Mrs. Chorpenning's Comedy, "Between the Lines" Awarded This Year's Title.

NO WRITER ATTRIBUTED

This year the Craig Prize, offered by Mr. John Craig, of the Castle Square Theatre, for the best play submitted by students of the University and Radcliffe, has been awarded to Mrs. Charlotte Barrows Chorpenning, of Winona, Minnesota, for a comedy of three acts, with prologue and epilogue, entitled "Between the Lines." Mrs. Chorpenning's play was given honorable mention in the Craig competition last year. She has been a graduate student in Radcliffe for the past two years, taking both Professor Baker's English 47 and 47a.

Under the conditions of the competition, the sum of $250 of the $500 offered is paid to the University Library to be used in the purchase of books on the drama, and the remainder is given to the successful author. Mr. Craig also guarantees a production of the winning play at the Castle Square Theatre. The present play will be produced some time near the end of December.

"Between the Lines" was given a trial performance last spring in the 47 Workshop which chose it as the last production of the season. The efficacy of the Workshop as a laboratory theatre is illustrated in the case of this play, for faults which came out as a result of production and criticisms of the Workshop audience have been remedied in the present version.

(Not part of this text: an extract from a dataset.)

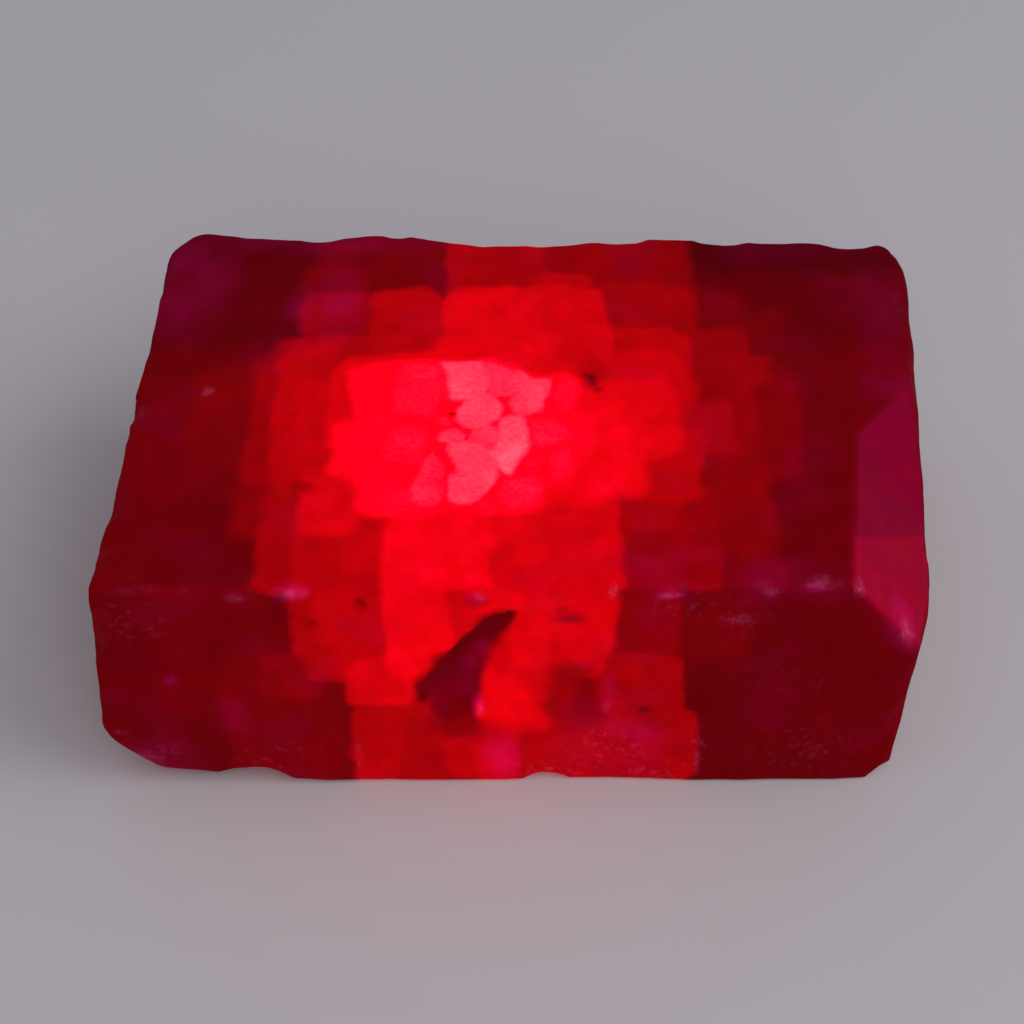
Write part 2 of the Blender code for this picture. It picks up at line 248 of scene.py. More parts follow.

The play is really a group of three one-act pieces, with a prologue and an epilogue. It follows the fortunes of three children who have left home to pursue their individual fortunes, and is a clever portrayal of the powerful influence on them of their parents. The dialogue of the prologue takes the spectator directly to the scenes of the intervening acts, and the epilogue picks the action up exactly where the prologue leaves off. Though similar in construction, it is an entirely different type of play than the Craig Prize Plays of the last two years. "Believe Me, Xantippe," by J. F. Ballard, now running in England under the title of "Willie Goes West," and Cleaves Kinkead's "Common Clay," now featuring Jane Cowl and John Mason in New York.